With that being said Apple is developing for the pro segment of the market but they aren't going to be dictated to by 0.0001% of the marketplace who sit there pointing their finger and screaming across the table demanding xyz features to be added. Microsoft has been the bitch for the enterprise market for 20+ years that has pretty much crippled any expansion beyond the Office/Windows duo (yes, they do offer middleware but it pales in comparison to the duo of Office and Windows) - Yes I am happy that Apple is going to focus on the bulk 95% of end users out there rather than pandering to the niche 5% whose demands never corresponded to an equal volume of purchases to cover the costs.

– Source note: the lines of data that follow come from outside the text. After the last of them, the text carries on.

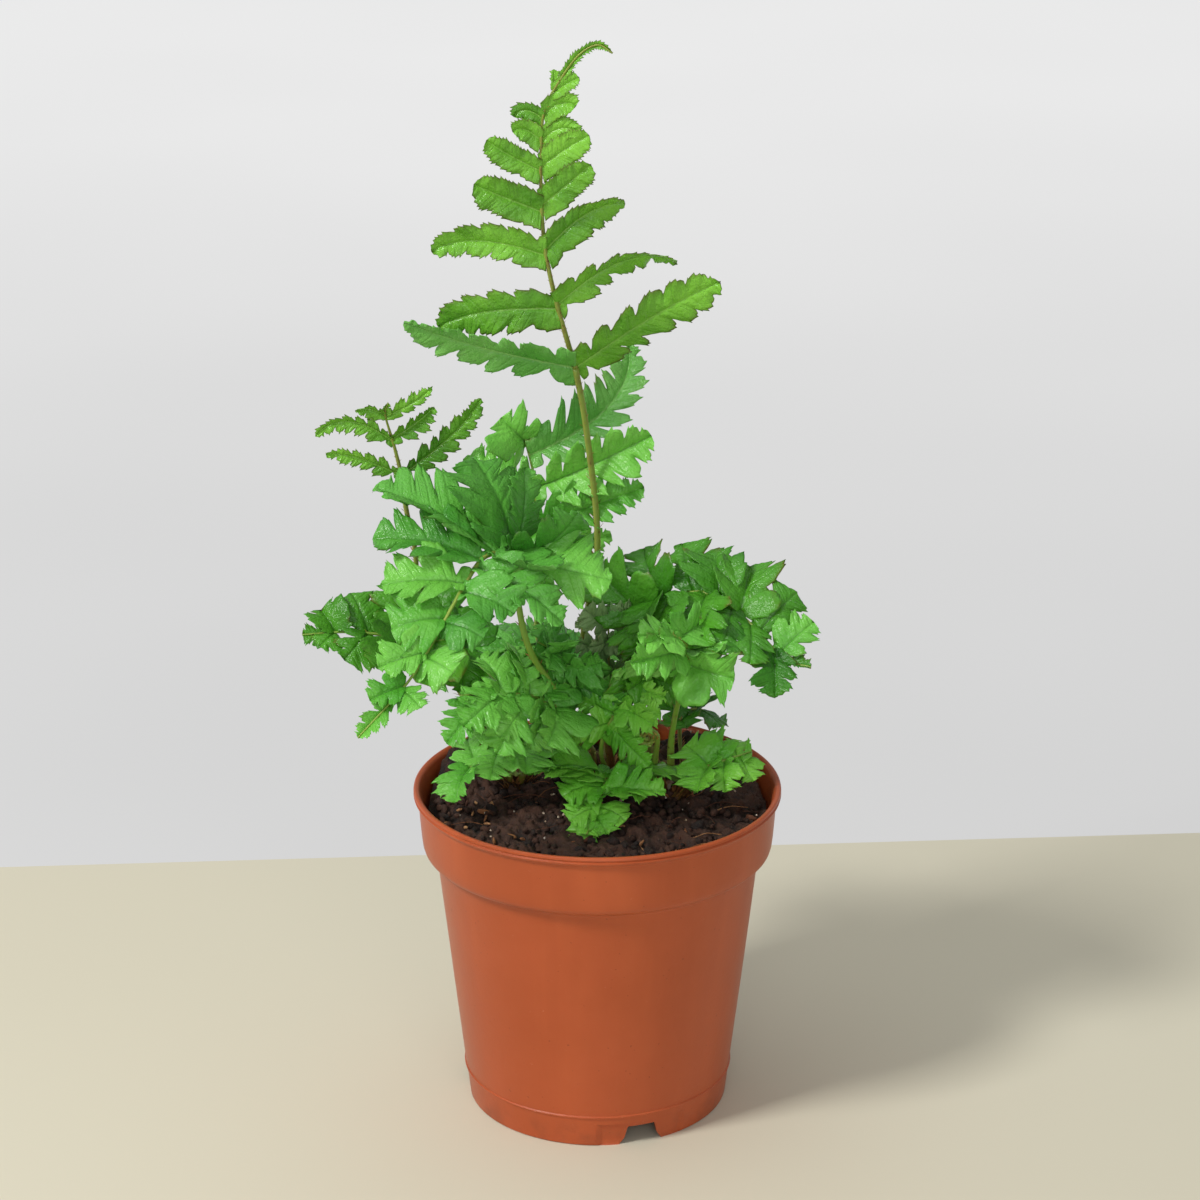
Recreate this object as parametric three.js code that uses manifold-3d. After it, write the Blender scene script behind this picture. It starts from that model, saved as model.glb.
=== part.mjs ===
// A young autumn fern (Dryopteris erythrosora) in a round plastic nursery pot.
// Millimetres, +Z up, the pot standing on z = 0. The front of the plant faces -Y.
import * as THREE from "three";
import { mergeVertices } from "three/addons/utils/BufferGeometryUtils.js";
import Module from "manifold-3d";

const wasm = await Module();
wasm.setup();

// ---------------------------------------------------------------- driving dimensions

const GAP = 0.35; // clear space between neighbouring pieces
const ROUND = 36; // facets around the pot

const POT = {
  height: 96,
  footRadius: 37.5, // outside, on the table
  waistRadius: 46.2, // outside, just under the rim band
  waistHeight: 76,
  bandRadius: 50, // at the band's foot
  bandHeight: 78.5,
  bandEdge: 0.8, // how far the band's lower edge is rounded off
  bandFlare: 1, // how much wider the band is at the lip
  lipRadius: 52.5,
  lipDepth: 2,
  lipEdge: 0.5, // how far the lip is rounded off
  wall: 1.2,
  floorHeight: 9.5, // underside of the floor
};
const NOTCH = { count: 3, firstAngle: -70.5, width: 10, height: 5.7, reach: 12 };
const DRAIN = { radius: 4, ringRadius: 25, cut: 6, facets: 16 };

// The soil's height at the wall and in the middle, and how rounded its mound is.
const SOIL = { edge: 88, crown: 91.5, roundness: 1.5, rings: 5 };

const CROWNS = [
  { name: "crown_main", at: [2, 15], radius: 8.5, rise: 3.5 },
  { name: "crown_right", at: [21.5, 9], radius: 6.5, rise: 3 },
  { name: "crown_left", at: [-24, 14], radius: 6, rise: 3 },
];

const CROWN = { depth: 2, facets: 16, rings: 5 }; // how deep a rootstock sits in the soil

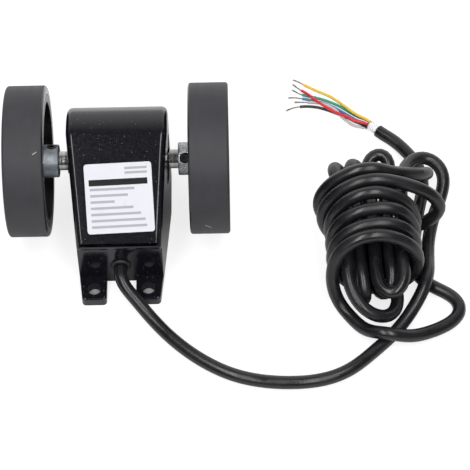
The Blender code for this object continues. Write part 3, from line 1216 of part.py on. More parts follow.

Lion is a testament to the new 'business approach' given the features they've added - do you add all the crap that so-called 'power users' want or do you fix up Finder to address long standing complaints that come from real end users - you know, normal people who use their computer on a regular basis? I mean, good lord, you swear as though some people on the internet have a lofty sense of entitlement believing that some how Apple owes them - last time I checked when I bought my Mac I wasn't signing up for a cult, support group or an unpaid member of the 'Army for the protection of Apple'.

Reply Parent Score: 3

Sauron Member since:
2005-08-02

Kaiwai
(Lion is a testament to the new 'business approach' given the features they've added - do you add all the crap that so-called 'power users' want or do you fix up Finder to address long standing complaints that come from real end users - you know, normal people who use their computer on a regular basis?)

Why not do both? Most other companies do. Then again, most other companies don't have a dictator at the top!